Over time, marriage often introduces a particular kind of mental accounting. It’s not always conscious, but many people start tracking fairness, effort, and responsibility in a new way. Who carries the invisible tasks, who remembers birthdays, who makes appointments, who notices the empty fridge, who smooths over tension with relatives. These things exist in long-term relationships without marriage, but marriage can make them feel more official, more like part of a shared system. Some people experience a subtle identity shift from “me with a partner” to “we,” and that can be comforting, irritating, or both depending on the day. There can be moments of pride in being part of a unit, and moments of resistance when individuality feels compressed.
Marriage can also change how time feels. The future may become more concrete, not necessarily in a romantic way, but in a logistical way. People describe thinking in longer arcs: retirement, housing, caregiving, children or the decision not to have them, what happens if someone gets sick, what happens if work changes. This can create a sense of forward motion, but it can also create a low-level hum of responsibility. Some people notice that spontaneity becomes harder, not because it’s forbidden, but because there are more shared variables to consider. Others find that the shared structure makes spontaneity easier, because there’s a reliable base to return to.

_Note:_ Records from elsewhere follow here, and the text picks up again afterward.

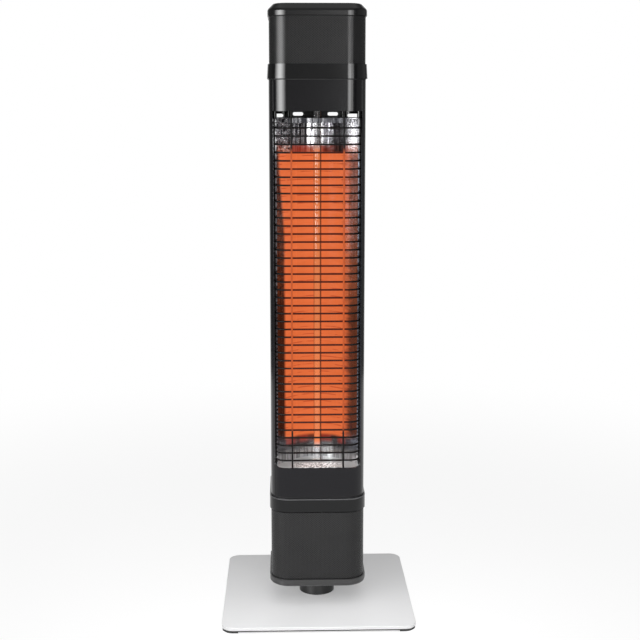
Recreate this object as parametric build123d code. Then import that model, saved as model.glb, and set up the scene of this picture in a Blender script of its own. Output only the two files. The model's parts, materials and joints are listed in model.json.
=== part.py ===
from build123d import *
import math
import os

# Infrared patio heater tower, in millimetres. +Z is up, the front faces -Y, and the origin is on the
# floor under the middle of the base plate.

# ---- base plate and neck
plate_side = 290.0
plate_thickness = 4.5
plate_corner = 18.0
plate_edge = 0.6  # broken edge round the plate's top
underlay_thickness = 2.0
underlay_inset = 1.0
underlay_hole = 62.0
foot_thickness = 2.0
foot_length = 24.0
collar_diameter = 55.0
collar_height = 31.5
collar_edge = 1.0
recess_diameter = 41.0  # room under the neck for the nut
recess_depth = 7.0  # above the plate's top
collar_screw_circle = 48.0
collar_screw_radius = 2.0
collar_screw_depth = 9.0  # length in the neck
countersink_radius = 4.0
countersink_depth = 2.2

# ---- swivel
washer_thickness = 1.5
washer_diameter = 50.0
spindle_radius = 12.0
bearing_clearance = 0.05
loose_clearance = 0.4
flange_diameter = 60.0
flange_thickness = 4.0
thread_radius = 8.0
nut_thickness = 6.0
nut_across_flats = 24.0
nut_lift = 1.0  # thread left under the nut
spring_washer_radius = 15.0
spring_washer_thickness = 1.2
spring_washer_height = 2.0
turn_limit = 40.0  # degrees each way
stop_pin_radius = 2.0
stop_pin_place = 18.5  # from the axis, towards the back
stop_pin_socket = 8.0
stop_pin_rise = 1.8  # above the cap's underside
stop_clearance = 0.3
flange_screw_circle = 52.0

# ---- column section, shared by everything above the neck
section_width = 142.0
section_corner = 28.0
fit_gap = 0.35  # between one sleeve or cap and the next

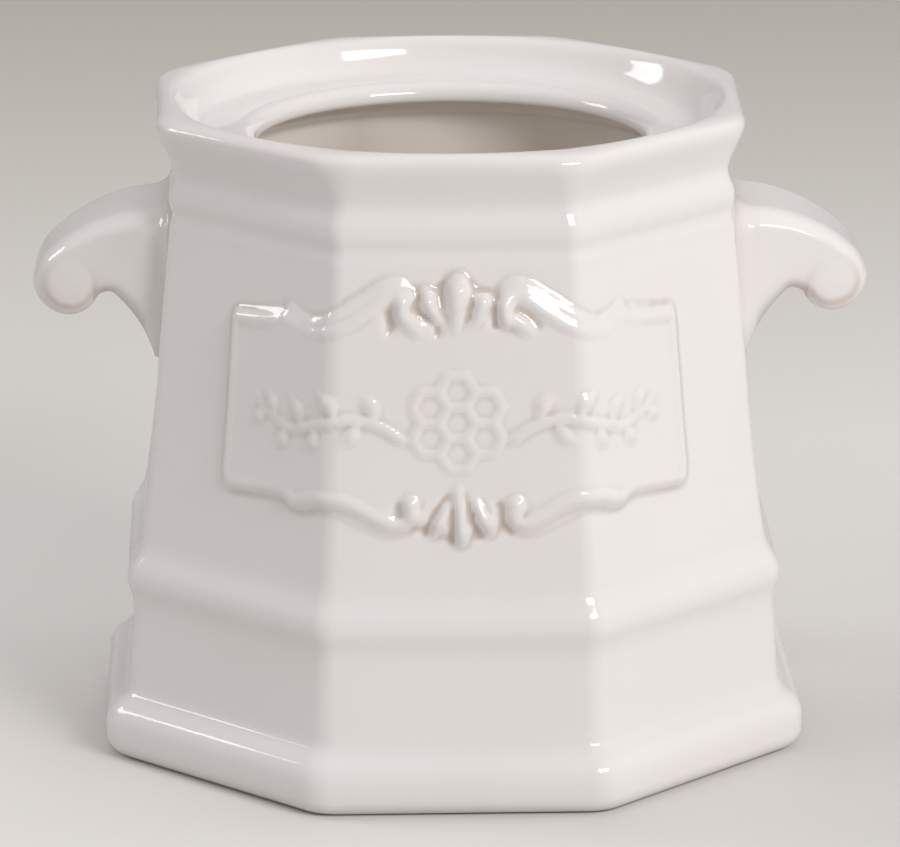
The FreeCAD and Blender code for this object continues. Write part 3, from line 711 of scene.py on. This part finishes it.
def lug_half_width(across):
    share = np.clip((across - LUG_ROOT) / (LUG_TIP - LUG_ROOT), 0, 1)
    return LUG_ROOT_HALF + (LUG_TIP_HALF - LUG_ROOT_HALF) * share


def lug_loop(top, low, outline):
    """One closed loop round the lug, from its back down one side, under it and up the other."""
    share = (1 - np.cos(np.linspace(0, math.pi, DOWN))) / 2
    side = np.array(top) + (np.array(low) - top) * share[:, None]
    gap = to_path(side, outline)[0]
    along = np.clip((side[:, 0] - LUG_ROOT) / (SCROLL[0] - LUG_ROOT), 0, 1)
    across = EDGE_ACROSS[0] + (EDGE_ACROSS[1] - EDGE_ACROSS[0]) * along
    deep = EDGE_IN[0] + (EDGE_IN[1] - EDGE_IN[0]) * along
    rounded = 1 - np.sqrt(1 - np.clip(1 - gap / deep, 0, 1) ** 2)
    half = lug_half_width(side[:, 0]) - across * rounded
    eye = np.hypot(side[:, 0] - EYE[0], side[:, 1] - EYE[1])
    bearing = np.arctan2(side[:, 1] - EYE[1], side[:, 0] - EYE[0])
    fade = 0.5 + 0.5 * np.cos(bearing - GROOVE_DEEPEST)
    groove = EYE_GROOVE * np.exp(-((eye - EYE_RADIUS) / GROOVE_WIDTH) ** 2) * fade
    dome = EYE_DOME * np.clip(1 - (eye / EYE_RADIUS) ** 2, 0, 1)
    sunk = np.clip(gap / EYE_CLEAR, 0, 1)
    half = half + (dome - groove) * sunk
    over = np.linspace(-1, 1, OVER + 2)[1:-1]
    crown = np.column_stack([np.full(OVER, top[0]), over * half[0], np.full(OVER, top[1])])
    belly = np.column_stack([np.full(OVER, low[0]), -over * half[-1], np.full(OVER, low[1])])
    right = np.column_stack([side[:, 0], half, side[:, 1]])
    left = right[::-1] * [1, -1, 1]
    # Painted shade along the lug's underside, and glaze pooling with painted shade in the eye's
    # groove.
    below = np.clip((low[1] + UNDER_SHADE_BAND - side[:, 1]) / UNDER_SHADE_BAND, 0, 1)
    below = below * (side[:, 0] < EYE[0] - EYE_RADIUS)
    pool_shade = (EYE_POOL_SHADE * groove * sunk / EYE_GROOVE
              + UNDER_SHADE * below * np.exp(-(gap / UNDER_SHADE_SPREAD) ** 2))
    hollow = np.concatenate([np.zeros(OVER), pool_shade, np.zeros(OVER), pool_shade[::-1]])
    return np.vstack([crown, right, belly, left]), hollow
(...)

Internally, marriage can bring out contradictions. It’s common to feel deeply known and also strangely lonely at times, because being close to someone doesn’t eliminate the private parts of the self. Some people report emotional intensity early on—tenderness, gratitude, heightened irritation—followed by a kind of emotional flattening as the relationship becomes familiar. Familiarity can feel like safety, or like dullness, or like both in alternating waves. There are also people who feel a sharper awareness of their own patterns: how they handle stress, how they apologize, how they avoid, how they reach for control. Marriage can act like a mirror that’s always present, reflecting back habits that were easier to ignore when life was less intertwined.
The social layer of marriage is often more noticeable than people expect. Others may treat the couple as a single entity, inviting them as a unit, asking questions that assume shared opinions, or expecting certain roles. Families can become more entangled, sometimes warmly and sometimes awkwardly. Holidays, traditions, and loyalties can feel newly negotiated, even if no one says so directly. Some people notice that friends relate to them differently, especially if their friends are single, dating, divorced, or in different life stages. There can be a subtle shift in how much of one’s time is assumed to belong to the partnership.
Marriage also changes the way conflict is witnessed. Friends and relatives may feel more entitled to comment, or more invested in outcomes. Some people experience a new kind of privacy, keeping disagreements more contained because the relationship feels like a household rather than a romance. Others experience the opposite, with more outside involvement because the marriage is seen as a family matter. Even the simple act of introducing someone as a spouse can change how others interpret closeness, commitment, and legitimacy.
In the longer view, many people describe marriage as a series of renegotiations. The relationship doesn’t stay in one emotional register. There are periods of ease and periods of friction, times when the partnership feels like a refuge and times when it feels like another job to manage. Life events tend to reveal different versions of the marriage: the version that shows up during illness, during financial strain, during grief, during career changes, during parenting, during infertility, during relocation, during boredom. Some couples feel their bond deepen through these shifts; others feel distance grow in small increments that are hard to name. Often it’s not one dramatic turning point but a gradual accumulation of tiny choices, habits, and unspoken assumptions.
For some, marriage becomes so normal that it’s hard to remember what felt different before. The label fades into the background, and what remains is the daily experience of living with another person’s needs, moods, and history alongside your own. For others, the meaning of marriage stays vivid, sometimes as a comfort, sometimes as a question mark. There are people who feel more themselves inside marriage, and people who feel they have to work to stay themselves. Many report that both can be true at different times.
Being married can feel like sharing a life in a way that is both practical and intimate, with long stretches that are unremarkable and moments that feel sharply defining. It can be a steady companionship, a constant negotiation, a shared identity, a private world, and a public status, sometimes all in the same week. And for many people, it remains an experience that keeps changing shape, even when the outside label stays the same.